All posts

How Alt Text Made the Web Legible to AI

How Alt Text Made the Web Legible to AI

After months of unsuccessful negotiations, the National Federation of the Blind (NFB) filed a class action lawsuit against Target Corporation on February 9, 2006, for making their websites inaccessible to people with visual impairments. The Americans with Disabilities Act (ADA), signed into law in 1990, includes the right of people with disabilities to “equal places of public accommodations.” The lawsuit filed by the NFB, which would go on to set a legal precedent for web accessibility, claimed that “public accommodations” extended to the internet and so Target should be held responsible. While Target had captions for their videos and other accessibility features, the company did not have alt text for their images, and so it was nearly impossible for shoppers who use screen readers to navigate the website.
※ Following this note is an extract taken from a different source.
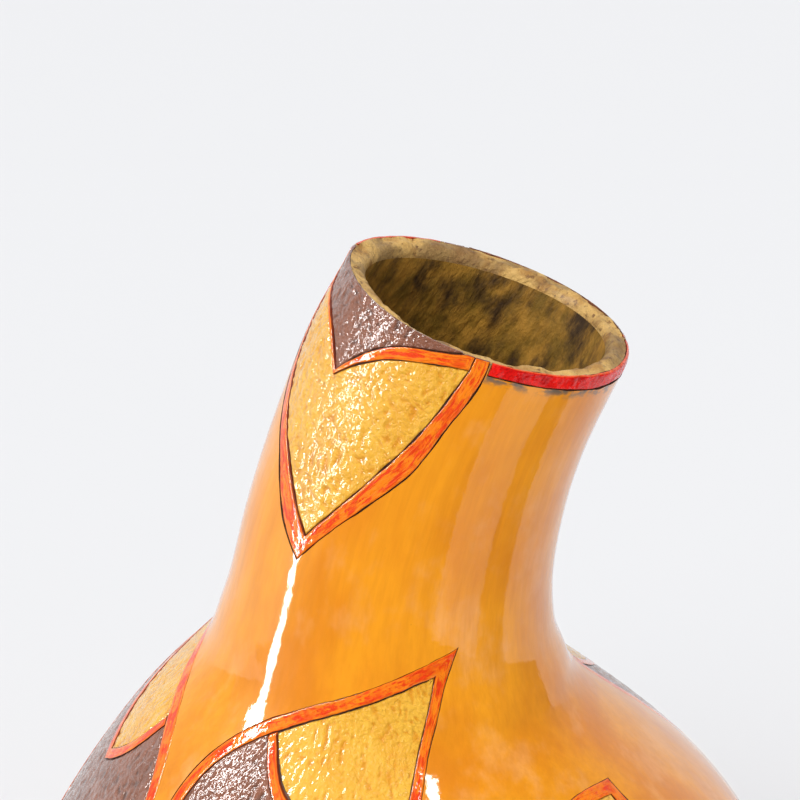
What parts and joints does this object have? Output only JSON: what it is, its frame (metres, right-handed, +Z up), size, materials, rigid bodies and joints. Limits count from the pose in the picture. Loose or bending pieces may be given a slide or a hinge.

Target would go on to pay a $6 million settlement fee and, by 2016, become a Strategic Nonvisual Access Partner of the NFB.

The people who built the internet have always been conscious of accessibility. In a newsletter in 1996, Tim Bernes-Lee, one of the early contributors to the web, wrote

“The emergence of the World Wide Web has made it possible for individuals with appropriate computer and telecommunications equipment to interact as never before. It presents new challenges and new hopes to people with disabilities.” 

Later that year, the World Wide Web Consortium’s Web Accessibility Initiative was created to establish standards and resources to help make the web more accessible. At that time, that meant making it easier for people with disabilities to navigate the internet and with an emphasis on offering equivalent hearing and visual content alternatives. Enter alt texts.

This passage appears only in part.